If job-oriented thinking is unrealistic now, it will be even more so in the future. What about the men and women whose jobs are being automated? How are they to produce their livelihoods? This is the momentous question technology is forcing on us, but we can only chorus helplessly with Secretary of Labor Wirtz: “We don’t have any well-worked-out answers.” And as long as we insist on looking at automation through the pink spetacles of the manpower myth, we are not likely to have any.

We must relinquish the manpower myth. We must cut the anthropomorphic umbilical cord and admit that capital instruments independently exist. The fact that they will probably always require some human attention does not change their essential separateness. Then we must admit that the goods and services machines produce are just as truly goods and services as those human labor produces; just as moral, just as real, just as useful, just as legitimate. Many things go into the excellence of a fabric, an automobile engine, a haute couture dress, but human sweat is not one of them. In a current fashion advertisement, a pedantic gentleman tells a pretty woman that the “extraordinary textured pattern” of her white robe was put in without needles or thread or even a sewing machine. “I couldn’t care less if they did it with chemistry. It’s the look I love!” is her pragmatic reply. Human labor adds to the cost of a product, but it is no mystical enhancer of value. The question is not whether a thing was produced by the human factor or the nonhuman factor; it is whether we like it, find it useful, and want it.

Every economist should repeat firmly to himself every night before he falls asleep: “There are two factors of production. There are two factors of production.” When this truth has percolated through enough craniums, the answer to the automation crisis will suddenly be as obvious as the machines themselves.

If the economy no longer needs our personal toil, there is another way for us to be economically productive. We can own the capital instruments that are doing the producing. If technology is obsoleting the human factor, and increasing the productivity of the nonhuman factor, isn’t this just common sense?

But there is a difficulty. Labor power is diffused throughout society by nature; everybody gets it at birth. But nobody comes into the world owning capital. Property is a social arrangement, conferred by custom and law. Even in the slave-owning societies of the past, the master could not extract the labor power of his slaves and concentrate it in his own person. Capital is different. Theoretically, one person could own it all. And under our present financial customs that decree “he who has gits,” ownership of capital is automatically invested in a very small fraction of our total population.
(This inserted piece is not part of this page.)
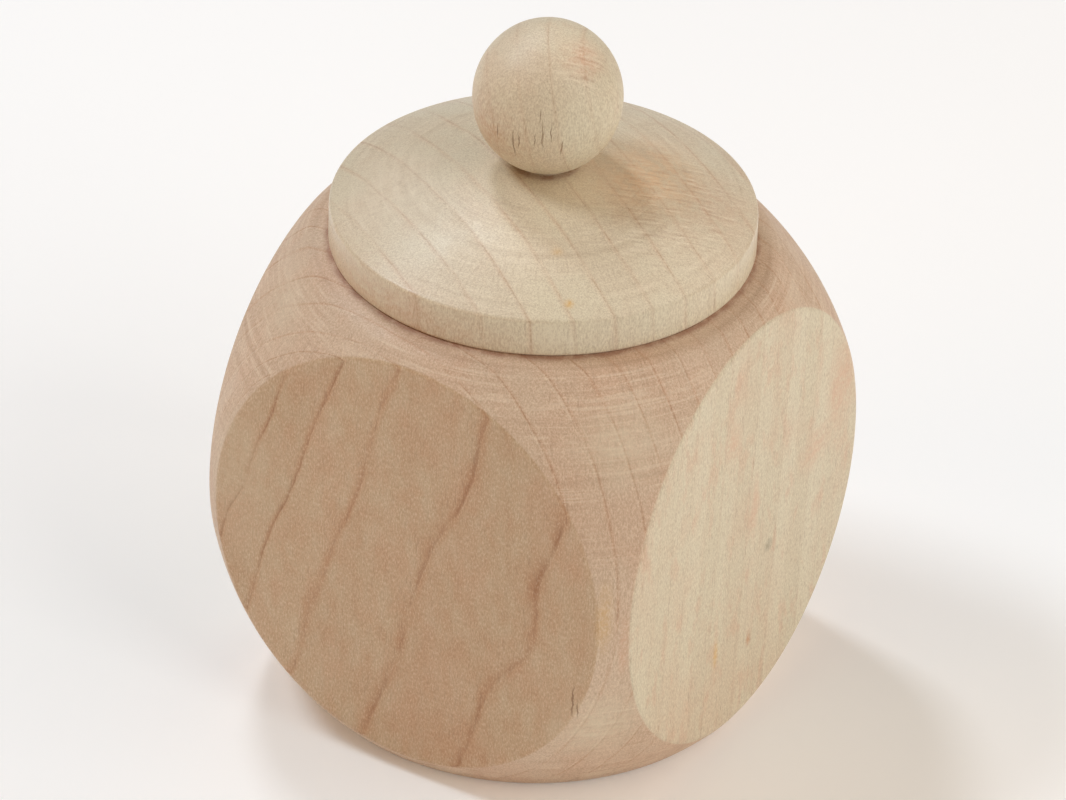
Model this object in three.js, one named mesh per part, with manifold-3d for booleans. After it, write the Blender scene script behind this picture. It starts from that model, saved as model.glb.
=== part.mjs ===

Most of us, like the San Francisco deliveryman, owe instead of own. And the less the economy needs our labor, the less able we are to “save” our way to capital ownership. Thus the very people who most need to own capital have the least chance of ever getting any.

This is the paradox in which the solution to the automation crisis must be sought. We must adapt our financial machinery to enable people without savings to buy and pay for the machines that are automating their labor. Dividends — like wages — are income. Dividends could also be a source of mass purchasing power if stockholders were the people with unsatisfied economic needs and wants — i.e., if there were many of them instead of few, if their holdings were of sufficient size to produce significant income and if corporate earnings were actually paid more fully to stockholders. Standard Item’s current quarterly dividend of $1.75 represents, of course, only a fraction of what the stockholder would receive if the earnings represented by his capital were not diverted by corporate income taxes and other government and corporate policies.

Years ago an automobile executive showed Walter Reuther Detroit’s first mechanized assembly line. Reuther’s crack is now famous: “But will those machines buy cars?” When we have buried the manpower myth, perhaps we can at last supply the logical riposte that did not occur to the executive. “No, Walter, it is the owners of machines who buy cars. And given enough of them — assuming they receive the income their private ownership entitles them to — they can buy everything the machines can turn out.”